Starring: Jack Whitehall, Iain Glen, Jeremy Irvine
To celebrate his motley crew class finishing their GCSEs, incompetent history teacher Mr Wickers (Whitehall) decides to take them on a school trip. However, after the events of their last trip away to Amsterdam, the school can only afford to let them go to Cornwall, where of course all hilarity ensues (!).
It is a tried and tested concept which must have taken the writers Jack Whitehall and Freddy Syborn a whole five seconds to think of when trying make a feature length version of their TV series Bad Education: send all the main characters on Holiday!
I have never seen the TV series, but I have heard it is quite funny and Jack Whitehall just about bearable. However, maintaining most kinds of humour for a feature length running time is always much more of a challenge than for just under 30 minutes, and the excessively juvenile humour in The Bad Education Movie does feel like to has been cranked up to a much greater level than in the TV series to make sure they keep it going for the 90 minutes.
The fact The Bad Education Movie has Jack Whitehall pulling a stupid face on the poster should put many of those won’t like this film off anyway, for the rest of us there are some half-hearted attempts at plotting which utilise the location and the possibilities that can bring. In this instance the locals are depicted in the most derogatory way possible and the Cornish Liberation Army portrayed as basically terrorists. While this is most certainly an area where any comedy film should tread very carefully, the tone is so silly and stupid, and plotting predictable that it doesn’t ever really threaten to offend anyone, as to be offended would almost give the writers credit they do not deserve.
The fact that The Bad Education Movie adopts such a silly tone from start to finish and never takes itself seriously is, though not a complete saving grace, means it is always watchable and there are some quite funny moments (in context). Though the narrative is essentially a series of comic set pieces (often involving Jack Whitehall’s naked bottom half), it is sometimes funny in the context of having such a low tone. However, though perhaps some laughs are at and not with, the fact the young cast are all quite likeable and most jokes are at the expense of Jack Whitehall’s character means that those happy to embrace their inner teenager will often find themselves laughing (as I did).
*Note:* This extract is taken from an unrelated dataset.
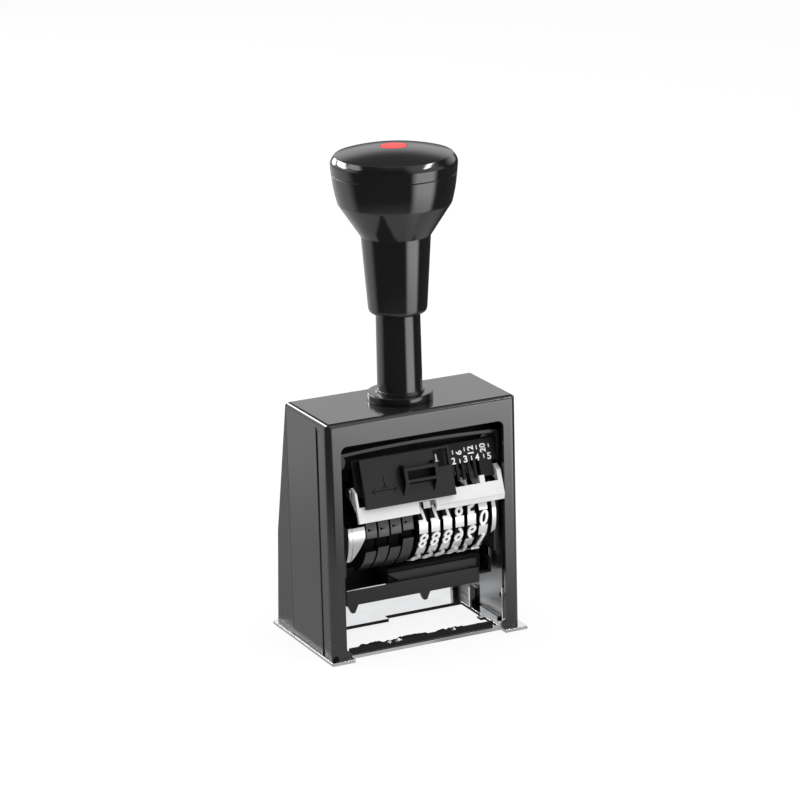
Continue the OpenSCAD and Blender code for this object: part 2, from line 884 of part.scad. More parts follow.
module end_plate_left() {
    flange_low = -7;
    flange_top = 3.6;
    flange_r = wheel_r - 0.2;
    flange_from = -plate_in + 0.5;
    end_plate(-plate_in, -plate_in + end_plate_t, flange_low, flange_top);
    // its front edge is bent inwards, wide above and narrow below
    color("#dcdddf") on_axle() intersection() {
        slab_x(flange_from, bank_left - touch)
            polygon(concat([for (i = [0:14]) flange_r * flange_way(i)],
                           [for (i = [14:-1:0]) (flange_r - 1) * flange_way(i)]));
        rotate([90, 0, 0])
            linear_extrude(wheel_r + 1)
                polygon([[flange_from - 1, flange_low + 0.1], [-plate_in + end_plate_t + 0.3, flange_low + 0.1],
                         [bank_left - touch + 1, flange_top - 1.5], [bank_left - touch + 1, flange_top - 0.1],
                         [flange_from - 1, flange_top - 0.1]]);
    }
}

function flange_way(i) = let (a = 3.5 * i - 33) [-cos(a), sin(a)];

module yoke_screws() {
    color("#9a9da0") from_front()
        for (side = [0, 1])
            mirror([side, 0, 0])
                for (y = yoke_screw_ys)
                    translate([0, y, yoke_screw_z]) {
                        bar_x(plate_in - flange_t, plate_out - 0.1, yoke_screw_r);
                        translate([plate_out - 0.9, 0, 0])
                            rotate([0, 90, 0])
                                cylinder(r1 = yoke_screw_r, r2 = yoke_screw_r + 0.7, h = 0.8, $fn = 32);
                    }
}

module wheel_axle() {
    groove = 0.4;
    color("#c9cbcd") on_axle() {
        bar_x(-axle_end + clip_t, axle_end - clip_t, axle_r);
        bar_x(-axle_end, axle_end, axle_r - groove);
    }
}

module axle_clips() {
    color("#8f9194") on_axle()
        for (side = [0, 1])
            mirror([side, 0, 0])
                difference() {
                    bar_x(axle_end - clip_t, axle_end, axle_r + 1.3);
                    bar_x(axle_end - 1, axle_end + 1, axle_r - 0.4);
                }
}

module axle_spacers() {
    left_from = -plate_in + end_plate_t;
    mid_from = bank_left + (blank_wheels - 1) * wheel_pitch + blank_w + touch / 2;
    color("#3a3a3c") on_axle() {
        axle_spacer(left_from, bank_left - touch / 2, axle_r + 2);
        axle_spacer(mid_from, number_left - touch / 2, axle_r + 4);
    }
}

module axle_spacer(x0, x1, r) {
    difference() {
        bar_x(x0, x1, r);
        bar_x(x0 - 1, x1 + 1, axle_r);
    }
}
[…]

Jack Whitehall is just of course playing himself, but as annoying as he may be as a person, the fact that the jokes are often at his character’s expense does make them that little bit more satisfying. The overall plot is not written particularly well and some familiar faces turn up that really should know better, but the fact it never even attempts to take itself seriously and the young cast are quite likeable means that though The Bad Education Movie is essentially rubbish, it is still vastly superior to the likes of Ted 2, Mortdecai and Unfinished Business.
It adopts the most tried and tested narrative for a for TV series to film transition, and despite some messy and lazy plotting, its tendency to never take itself seriously means that when watched in the right context, The Bad Education Movie has a few laughs to offer.